The way it works: I (or you) choose individuals to lend dollars to. Say for example a woman in Cambodia who wants $400 so that she and her electrician husband can buy second hand televisions and radios to repair and resell for a profit. He’s good at what he does and she has sales experience. They apply for a loan with one of Kiva’s microcredit lending partners and are approved. I lend them $25 (or any other amount I choose) and other Kiva lenders do likewise. Within a short time Kiva has raised the donor dollars to lend to this woman and her husband. She agrees to repay the loan within 12-15 months. And there is a 98-99% chance that she will. I will get my $25 back and I have the option to withdraw it or re-lend it to another borrower.

So why, you may wonder, don’t these folks get loans with regular ole banks? Because regular ole banks can’t afford to lend microcredit amounts. Writing a loan for $400, and managing it, would cost more than the loan. To make it a break even enterprise, the rates of interest charged would have to be beyond usurious. Commercial lending institutions just aren’t geared for or interested in microlending.

Microcredit institutions are set up to lend out small amounts. But according to banking laws, they can’t qualify as official banks. They cannot offer banking services like checking accounts or savings accounts from which a regular ole bank draws to make loans. Therefore, microcredit banks must rely on donor dollars. Ideally, this is not how it should work (Yunus, Expanding Microcredit Outreach to Reach the Millennium Development Goal- Some Issues for Attention, Jan. 2003), but changing banking laws is a ponderous, glacial process—so until laws change, that’s where places like Kiva and you and I come in.

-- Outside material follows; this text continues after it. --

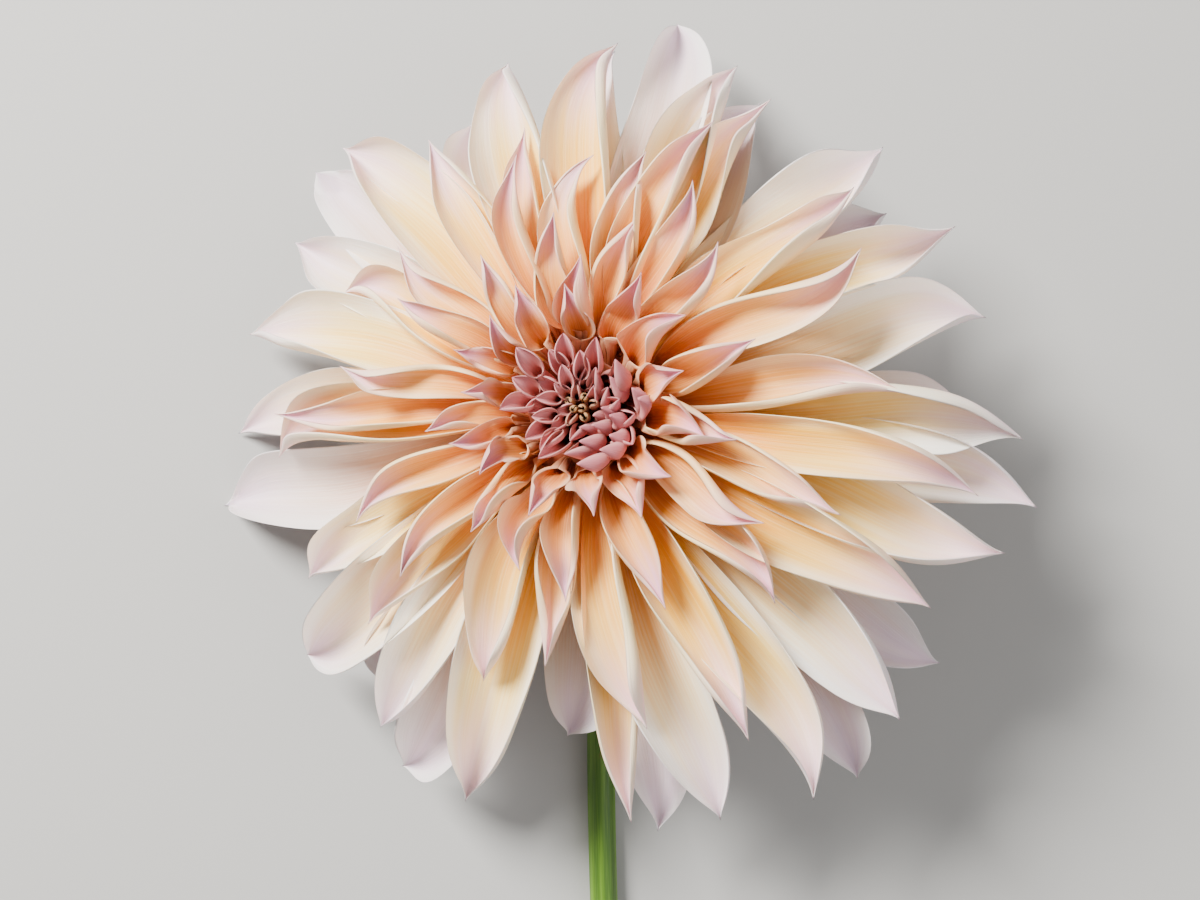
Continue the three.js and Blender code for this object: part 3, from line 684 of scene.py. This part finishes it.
def turned(name, outline, material, flute=0.0):
    """A piece turned about the head's axis. Its outline is points of [radius, height], with each stretch
    cut into equal steps and its corners softened by a running mean of five, and the radius swells and sinks
    around it as a cosine with five waves, flute times the radius high."""
    outline = np.array(outline, float)
    around = TURNED_STEPS_AROUND
    corners = np.arange(len(outline))
    way = np.linspace(0, len(outline) - 1, (len(outline) - 1) * TURNED_STEPS_PER_STRETCH + 1)
    soften = np.ones(5) / 5
    radius = np.interp(way, corners, outline[:, 0])
    height = np.interp(way, corners, outline[:, 1])
    radius[2:-2] = np.convolve(radius, soften, "valid")
    height[2:-2] = np.convolve(height, soften, "valid")
    poles = np.array([[[0, 0, height[0]]], [[0, 0, height[-1]]]])
    radius = radius[1:-1, None]
    height = height[1:-1, None]
    angle = np.linspace(0, 2 * np.pi, around, endpoint=False)
    swell = 1 + flute * np.cos(FLUTES * angle)
    x = radius * np.cos(angle) * swell
    y = radius * np.sin(angle) * swell
    ring = np.stack(np.broadcast_arrays(x, y, height), axis=-1)
    local = np.concatenate([poles[0], ring.reshape(-1, 3), poles[1]])
    points = local @ HEAD_TURN.T + HEAD
    share = np.concatenate([[0], np.repeat(np.linspace(0, 1, len(radius)), around), [1]])
    turn = np.concatenate([[0], np.tile(angle / (2 * np.pi), len(radius)), [0]])
    uv = np.stack([share, turn], axis=1)
    marks = {"tint": np.zeros(len(points))}
    return mesh_object(name, points, loft_faces(1, len(radius), around), uv, marks, material)


def stem_path():
    """The neck's bend down from the receptacle, and the long stretch along the surface to the cut end. Each
    is a cubic curve, with its two handles given."""
    top = head_point(0, 0, STEM_TOP_HEIGHT)
    low = np.array([top[0], top[1] - NECK_RUN, STEM_RADIUS])
    end = np.array([HEAD[0] + STEM_END_ASIDE, HEAD[1] - STEM_LENGTH_BEHIND_HEAD, STEM_RADIUS])
    below_top = top - 10 * HEAD_AXIS
    before_low = np.array([top[0] + 1.5, top[1] - 9, STEM_RADIUS])
    past_low = low + np.array([-4, -50, 0])
    before_end = end + np.array([-3, 60, 0])
    neck = cubic(top, below_top, before_low, low, np.linspace(0, 1, NECK_STEPS + 1)[:-1, None])
    run = cubic(low, past_low, before_end, end, np.linspace(0, 1, RUN_STEPS + 1)[:, None])
    return np.concatenate([neck[0], run[0]]), np.concatenate([neck[1], run[1]])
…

I spent hours poking around to see just how sound this operation is and whether I should lend my dollars. Well, lots of people got there before I did. I learned that PBS’s Frontline aired a program, back in October 2006, on microfinance in Uganda, spotlighting Kiva. It’s an excellent program and viewable online at the link.

Then I learned that New York Times columnist, Nicholas Kristof, wrote a column on March 27 of this year extolling the virtues of Kiva. He even traveled to Afghanistan to visit the man to whom he loaned dollars for his bakery business. The column is behind the NYT’s paywall, but you can read it reprinted in it’s entirety at The View From Here blog (thanks, Google) or via Kiva’s pdf file, which includes the column’s photographs. It’s a good read. Even better is Kristof’s video, which is available to all. Really, go watch it.

And finally, I honed in on two of Kiva’s citizen lenders. Tom’s publicly viewable Kiva portfolio shows that he’s been a Kiva donor for a little over a year, lending to nearly 100 individuals. The 100% repayment rate of his older loans is impressive. Several of the loans are in the ongoing process of being repaid and other’s have not started repayment yet as they are brand new loans. Tom also wrote a great blog post (with lotsa pictures) on Kiva and was another one who traveled to visit a couple of the people he loaned to. This time in Guayaquil, Ecuador.

Similarly, Nathan’s publicly viewable portfolio shows the large number of folks he’s loaned his donor dollars to with just a fantastic repayment rate.

These are people who are making a difference in the world. One person at a time, but a whole bunch at a time, too. It was enough for me. I started my portfolio last night. It’s tiny, but I plan to expand it a little bit each month. I’ve loved the concept of microfinance since I first heard about it. Little did I know that, several months later, I’d be able to participate. To me, this gives a whole new meaning to recycling. I know, an odd thought, but really, I loan money to create opportunity, get it back, and get to send it out again to create more. Over and over. No, I’m not earning any interest on my dollars loaned (laws prevent it), but that’s not why I’m doing it. When I donate to charity, my money is used once. This way it’s used many times and the benefits are far reaching.

Improve the life of one person by helping them to develop, establish, or expand a trade and you’ve already helped a community. Remember the old proverb? Give a man a fish; you have fed him for today. Teach a man to fish; and you have fed him for a lifetime. Or as The Nobel committee said, Yunus and his Grameen bank received the 2007 Peace Prize for their efforts to create economic and social development from below. It works.